The Equitable Building

 

 

This, people say, is a great building by a great architect.

The architect was Pietro Belluschi. Belluschi was Italian, and by 1925 when he took a draftsman's job in A.E. Doyle's firm in Portland he'd been through a terrfying stint in the Italian army during World War I, gotten a two-year engineering degree at the University of Rome, had an unsatisfactory semester at Cornell and even less fun at a mining camp in Idaho. By training, he was unprepared to be an architect. His English was unsteady. He figured he'd give it a shot anyway.

 

 

 

 

Luck arrived in the form of A.E. Doyle himself, who left. He went off to Europe for awhile. The Italian also got a break from the poor behavior of Doyle's chief designer, Charles Greene. Although reputedly talented and supposed to be in charge, Greene was asked by city officials to leave town to avoid a sex scandal.

Only 27, Belluschi rose to the occasion and hit one grand slam after another after another. He successfully finished off three major buildings that Greene had abandoned, snagged commissions for the Gothic-style library at Reed, the huge Corbett House which is now part of Lewis & Clark College, working up to the 1932 main building for the Portland Art Museum. His clients were happy. The architectural press took notice. Soon he bought out the other partners and took over Doyle's entire office.
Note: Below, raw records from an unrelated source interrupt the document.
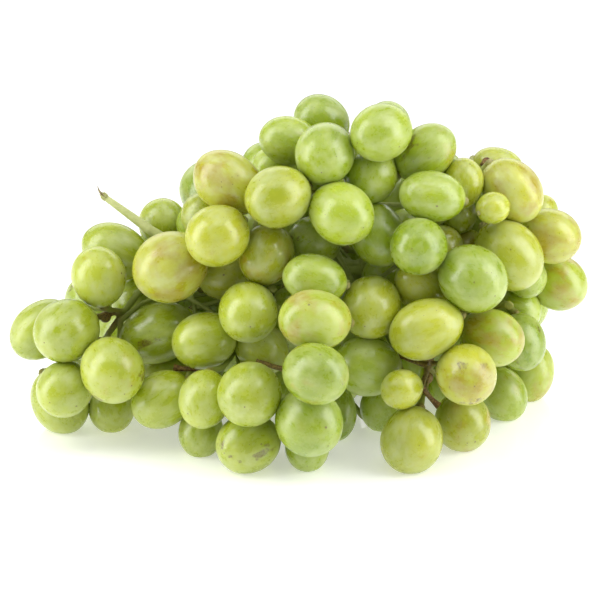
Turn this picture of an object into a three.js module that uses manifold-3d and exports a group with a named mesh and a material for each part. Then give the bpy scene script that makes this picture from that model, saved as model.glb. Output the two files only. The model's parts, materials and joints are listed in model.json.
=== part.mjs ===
// A bunch of white table grapes lying on its side on a flat surface.
// Millimetres, +Z up, +X along the bunch. The berries of one twig are one solid, and the whole
// stalk, from the cut end to the cap on each berry, is another.

import * as THREE from 'three';
import { mergeVertices } from 'three/addons/utils/BufferGeometryUtils.js';
import Module from 'manifold-3d';

const wasm = await Module();
wasm.setup();

// ---- driving dimensions ------------------------------------------------------------------

const FACE_LEAN = THREE.MathUtils.degToRad(20); // how far the face of the heap leans back
const FRONT_FOOT = new THREE.Vector3(0, -61, -1.5); // where the face meets the surface

const GAP = 0.3; // clearance between the stalk and the berries
const BERRY_SPACING = 0.2; // half the clearance between two berries
const FLOOR_PRESS = 1.0; // how much a ripe berry flattens where it carries weight
const FLOOR_REACH = 4.0; // a berry this near to the surface rests on it
const SURFACE_SIZE = 600; // the block that presses the underside flat
const NECK_RADIUS = 1.9; // where two berries of one twig press together
const NECK_SIDES = 6;

const BERRY_SIDES = 8;
const HIDDEN_BERRY_SIDES = 7;
const BERRY_LATITUDES = [-90, -54, -18, 18, 54, 90];
const HIDDEN_LENGTH = 25;
const HIDDEN_WIDTH = 21.5;

// Radii are spaced evenly from a tube's root to its end.
const RACHIS_RADII = [1.3, 2.4, 2.5, 2.3, 2.1, 1.8, 1.5]; // thin where it was torn off the vine
const BRANCH_RADII = [1.8, 1.6, 1.4];
const PEDICEL_RADII = [1.2, 1.0, 1.9]; // thickens to the cap that holds the berry
const CAP_STAND = 0.45; // the cap stands this far off the berry

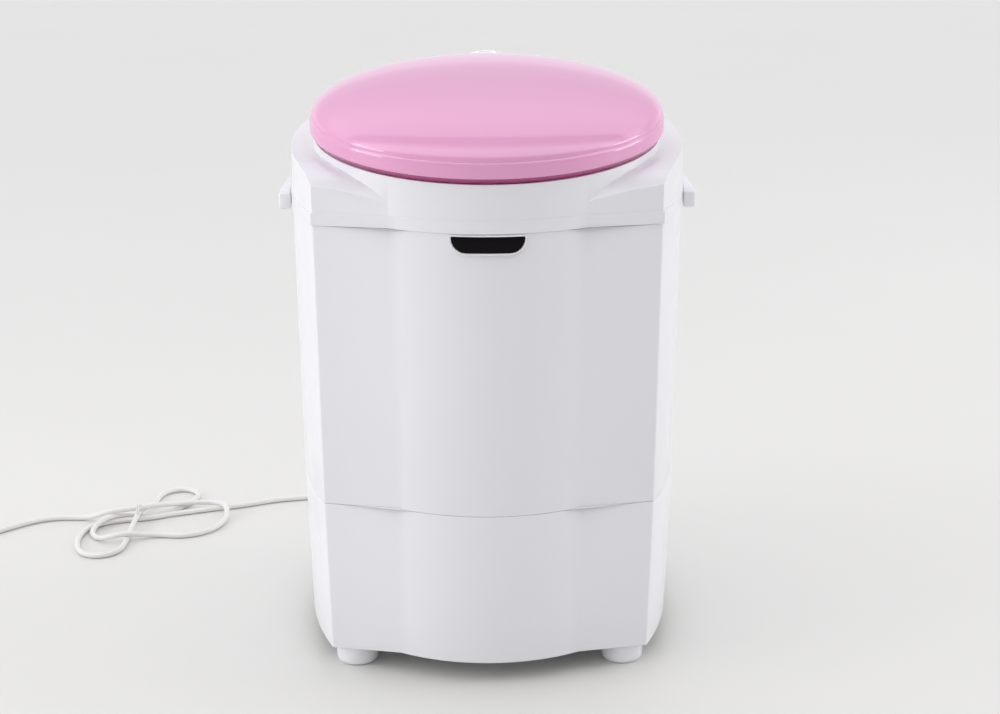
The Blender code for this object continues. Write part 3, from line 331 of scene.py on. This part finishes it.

Portland got the benefit of Belluschi running on all six inline pistons through about 1951. The Equitable, unbelievably, dates from 1947. Compare it to 1947 cars and 1947 ladies' hats for full effect. Belluschi produced six or seven major modernist buildings here and in Salem during these years. Sort of on the side, he became a pioneering advocate for Northwest Regional style for houses and churches, those monopitch roofs and cannery-looking wood-beam stuff that would fully flower into cliche thirty years later.

In 1951, Belluschi left Portland for M.I.T. as Dean of the architecture school and built a national reputation, did a lot of high-profile corporate work through the mid 1980s, served on a lot of juries, did a lot of design consulting, won the AIA Gold Medal. Happily he was a sharp thorn in the side of Philip Johnson for decades. This disagreement boiled over in the debate over Michael Graves' benighted Portland Building in an entertaining way, but that's another story.

 

 

 

 

The design solution for the Equitable Building (now the Commonwealth) sprang from a discussion Belluschi had with the local Bonneville aluminum processor in the middle of World War II, wondering out loud what the hell they were going to do with all this surplus aluminum when the war was won. The client was willing, the supplier saw a new market and lowered the price, and Belluschi took his opportunity to set off this blast from the Italian future in 1947 Portland.

The result, here, is an architectural first, with an asterick, asterick, asterick. Is it the first modernist tower? No, that's the PSFS Building in Philadelphia, from 1932. First building with a curtain wall? That depends on what that means, exactly, and even if you're specifically talking about a glass curtain wall on the American west coast, there's the very odd and premature 1918 Hallidie Building in San Francisco, miraculously still standing. The first fully air-conditioned high-rise? No. The Milam Building, San Antonio, 1928.

 

 

 

 

What the Equitable Building is, is the first glass box. It represents an aesthetic achievement, not a technical achievement -- or, better said, the technical innovations were secondary. It's the first perfect high-rise box where the walls are flattened to the point of seeming de-materialized, and the finished structure looks like a diagram of itself. (According to Belluschi, it was also the first major high rise whose windows didn't open.)

Mies with his "purity of form" had been hunting the same kind of perfection, but Mies had lingered too long in wartime Germany, and was thorough to the point of being dull-witted. Belluschi simply beat him to the punch. The Lever House came in 1951, the Seagram Building came in 1958, to great cascades of publicity, because the glass box had happened in New York, see, so it had finally really happened. Then suddenly there were glass boxes of declining quality all over the place, undercutting the visual shock, and making the Equitable seem merely ordinary.

 

 

 


 

 

The Equitable is Belluschi's finest building. A survey of his other Portland work from the same era turns up this: the Psychology Building on the Reed College campus, also 1947.

The Psychology Building is comically Miesian, not an homage as much as a pitch-perfect razzing impersonation, and derives part of its considerable charm from the way it seems to hang back on its site. Belluschi knew the site well -- his stripped-down Gothic library from 1930 stands about 40 paces from here. You'd never guess the same office produced both.